Was den Banken in die Hände spielt, ist die sinkende Bedeutung von Bargeld im Alltag. Zwar ist es nach wie vor das wichtigste Zahlungsmittel der Schweizerinnen und Schweizer. Allerdings nimmt die Bedeutung von digitalen Zahlungsarten zu.

Die Anzahl der Geldausgabeautomaten, wie die Schweizerische Nationalbank SNB Bank- und Postomaten beschreibt, nimmt hingegen erst seit 2020 ab (siehe Grafik). Im März 2024 gab es in der Schweiz immer noch 6392 solcher Automaten.

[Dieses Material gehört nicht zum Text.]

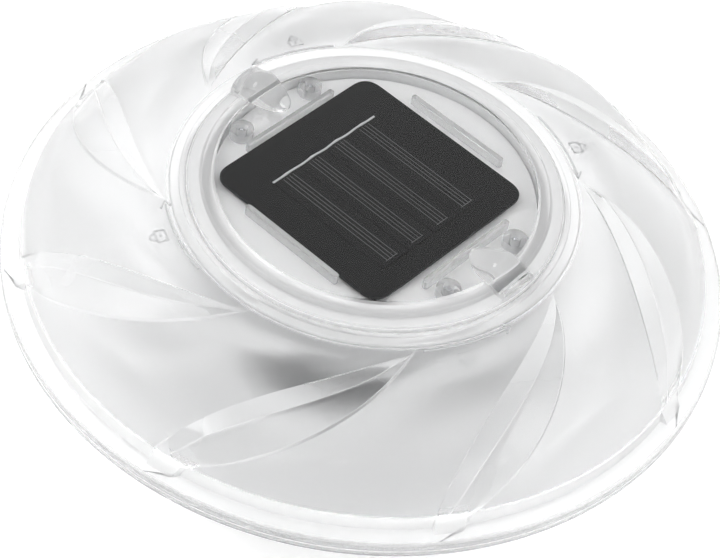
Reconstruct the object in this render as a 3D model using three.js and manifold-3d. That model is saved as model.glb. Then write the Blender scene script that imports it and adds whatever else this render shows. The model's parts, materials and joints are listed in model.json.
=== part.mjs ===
// Floating solar pool light, in millimetres, +Z up.
// The origin is the centre of the flat foot that the float rests on.
//
// Two clear shells are welded at the rim into a hollow float. A light module drops into the collar in
// the middle of the upper shell and is locked by a short turn of its cap: four lugs on the cap's skirt
// go down four slots in the collar and turn under its ledge. The parts are drawn with the cap seated
// and its lugs under the slots, so it can be lifted straight out, or turned clockwise to lock it.
import * as THREE from 'three';
import { mergeVertices } from 'three/addons/utils/BufferGeometryUtils.js';
import { ConvexGeometry } from 'three/addons/geometries/ConvexGeometry.js';
import Module from 'manifold-3d';

const wasm = await Module();
wasm.setup();

const DEG = Math.PI / 180;
const GAP = 0.3; // between touching pieces
const RIM_R = 90; // half the overall diameter
const WALL = 2; // shell thickness
const ROUND = 48; // sides of a large round part
const SMALL_ROUND = 12; // sides of a small round part

// Rim: the two flanges meet at the seam
const SEAM_Z = 34.3;
const FLANGE = 2; // thickness of each flange
const FLANGE_IN_R = 83.6;
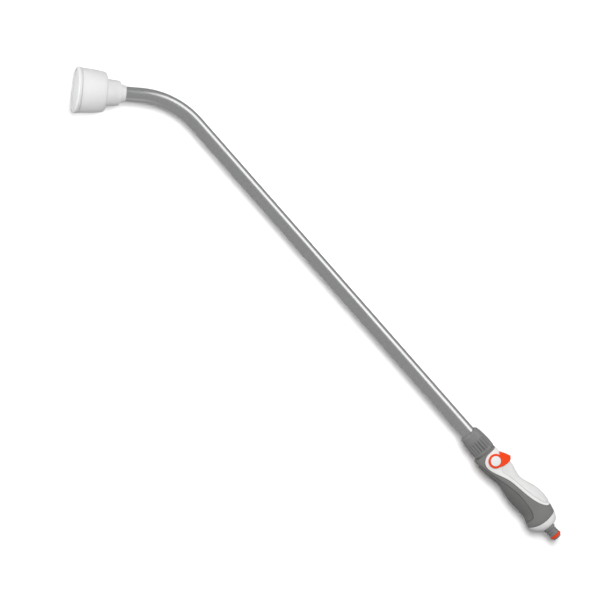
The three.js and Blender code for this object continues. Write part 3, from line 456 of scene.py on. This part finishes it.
def section(x):
    key = round(x, 3)
    if key not in section_store:
        along = key - HANDLE_BACK
        top, bottom, half, power = (smooth_value(HANDLE_OUTLINE, c, along) for c in (1, 2, 3, 4))
        top = min(top, lever_room(key)) - SKIN_MARGIN
        half -= SKIN_MARGIN
        section_store[key] = ((top + bottom) / 2, (top - bottom) / 2, half, power)
    return section_store[key]


def skin_point(x, angle, depth):
    """A point on the handle's surface, or under it: angle 0 is the top, and it grows sideways."""
    middle, rise, half, power = section(x)
    s, c = math.sin(angle), math.cos(angle)
    across = math.copysign(abs(s) ** (2 / power), s)
    up = math.copysign(abs(c) ** (2 / power), c)
    return (x, (half - depth) * across, middle + (rise - depth) * up)


def angle_at(x, lift):
    """The angle round the handle at which its surface has this lift."""
    middle, rise, _, power = section(x)
    share = max(-1.0, min(1.0, (lift - middle) / rise))
    return math.acos(math.copysign(abs(share) ** (power / 2), share))


# %% [markdown]
# ## Skin pieces with soft edges
# Each skin piece is a patch of the handle's surface between two seams. Its edges roll down into
# the seam over a fraction of a millimetre, which is what makes a seam read as a fine dark line.
# A tree of points along the seam gives the distance from it, and the roll follows from that.

# %% Seams and patches
def seam_tree(points, spacing=0.25):
    dense = []
    for (xa, aa), (xb, ab) in zip(points, points[1:]):
        start, end = Vector(skin_point(xa, aa, 0)), Vector(skin_point(xb, ab, 0))
        count = max(1, int((end - start).length / spacing))
        dense += [start.lerp(end, k / count) for k in range(count)]
    tree = KDTree(len(dense))
    for i, point in enumerate(dense):
        tree.insert(point, i)
    tree.balance()
    return tree


def roll(distance, radius):
    """How far an edge of this radius has dropped at a distance from it."""
    if distance >= radius:
        return 0.0
    return radius - math.sqrt(radius**2 - (radius - distance) ** 2)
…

Auch Christoph Wille von Valiant sieht in der digitalen Transformation allenfalls eine Entschärfung des Problems: «Dass digitales Bezahlen heute nahezu überall möglich ist, bedeutet, dass Bargeld im Alltag kaum mehr nötig ist. Wir glauben deshalb, dass unsere Kundschaft künftig auch mit weniger Bankomaten auskommen wird. In diesem Sinne ermutigen wir unsere Kundinnen und Kunden, wo immer möglich, digitale Zahlungsmittel einzusetzen.»

Bis auf Weiteres wird das Wettrüsten zwischen den Banken und Banden anhalten. Es wird wohl nicht der letzte Knall sein, den Anwohnende in der Nähe von Geldautomaten hören werden. Bleibt zu hoffen, dass keine Unbeteiligten mehr verletzt werden.